Pirates
Pirates
October 30, 2009

By David Manthos
Copy Editor
Pirates, ninjas and zombies seem to be frequently categorized as equals, which is terribly unfair. These opposing clans are as different from each other as night and day, and in the end, only the pirate emerges as the best.
Pirates vs. Zombies. With no ill will intended toward the many lovers of zombie lore, these creatures are hopeless wrecks that cannot hold a candle to the grandeur of pirates.
The only true terror the traditional zombie has is its grotesque appearance, and more importantly, the power of sheer numbers. It is a terrifying thing to face thousands of walking corpses, but it takes no innate greatness to be powerful en masse. Alfred Hitchcock proved to us that birds can be terrifying when they act as a group, and perhaps our own squirrels could be equally frightening. Besides, what classic zombie has any epic line to say besides unintelligible mumble about brains? Pirates, on the other hand, have witty lines ranging from "Why is the rum always gone?" to the elegance of Lord Byron's "Corsair." So in a contest between a gory mess of a zombie and a dashing Gentleman of Fortune, the pirate will always have the zombie's head.
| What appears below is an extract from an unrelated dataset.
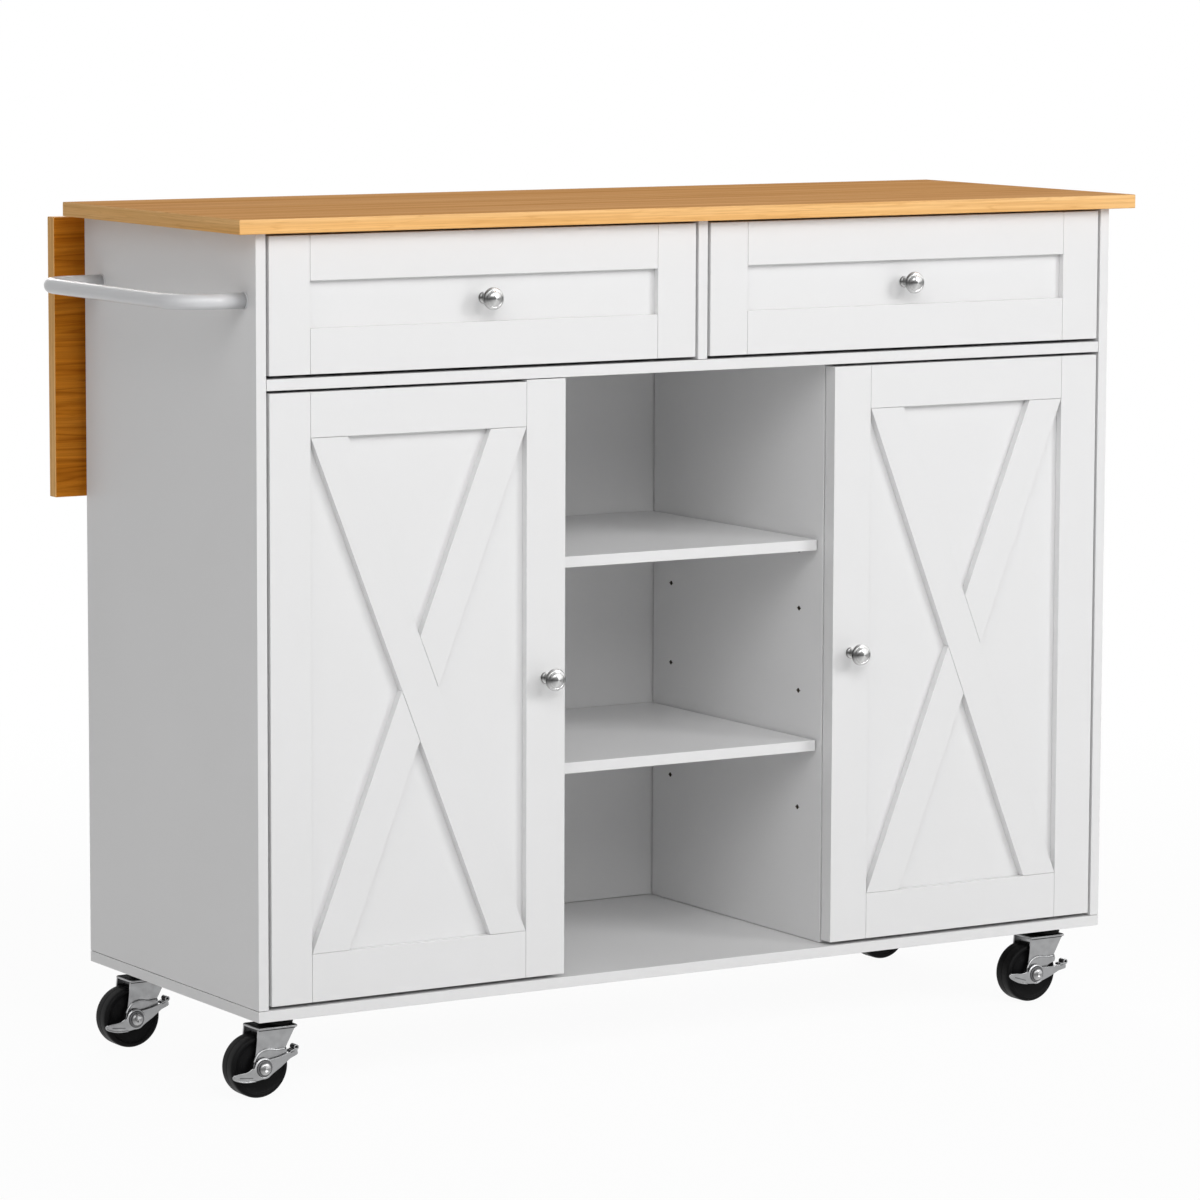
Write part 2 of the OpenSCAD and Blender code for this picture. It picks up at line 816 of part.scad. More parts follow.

Pirates vs. Ninjas. Ninjas have far more in their arsenal than the zombies' one-track mind, but ninjas fall flat on their face in front of the audacity and bravery of pirates. Ninjas sneak around the dark, afraid to face their enemy because the element of surprise is their best weapon.
On the other hand, pirates boldly go into battle with saber flashing and a hearty "Arrgh!" A ninja is a dreadful thing to meet alone at night, but when you need someone with the courage to face down cannon and sword in battle, a pirate is always your best matey.
Of course pirates can be treacherous if you have dealt dishonestly with them before, but a pirate will only stab you the back so hard. A ninja will slink away into the darkness with hurt feelings and train for years with the sole purpose of getting revenge.
Pirates never waste their time on single-minded temper-tantrums; they maintain capitalist goals and can manipulate the actions of entire navies and companies in the broad game of life.
Pirates themselves are not always the raucous, grungy fellows of Hollywood either, and there is further proof of their nobility and right to a higher position than walking corpses or slinking shadows. John Paul Jones, the father of our modern U.S. Navy was by all rights a pirate and hated by the Britishwhilenotorious pirate Black Bart kept a ship your mother would approve of.
Good examples of pirates aren't just in the past though, our modern world's icons of power, prestige and money are all excellent pirates. Doctors cut you open and charge a ridiculous sum for the pleasure, lawyers make their fortune out of others's misfortune and politicians - what can I say?
Be a pirate and be proud of it! After all, from Blackbeard to Dick Cheney and from Sparrow to Marsha Clark, there are so many to choose from!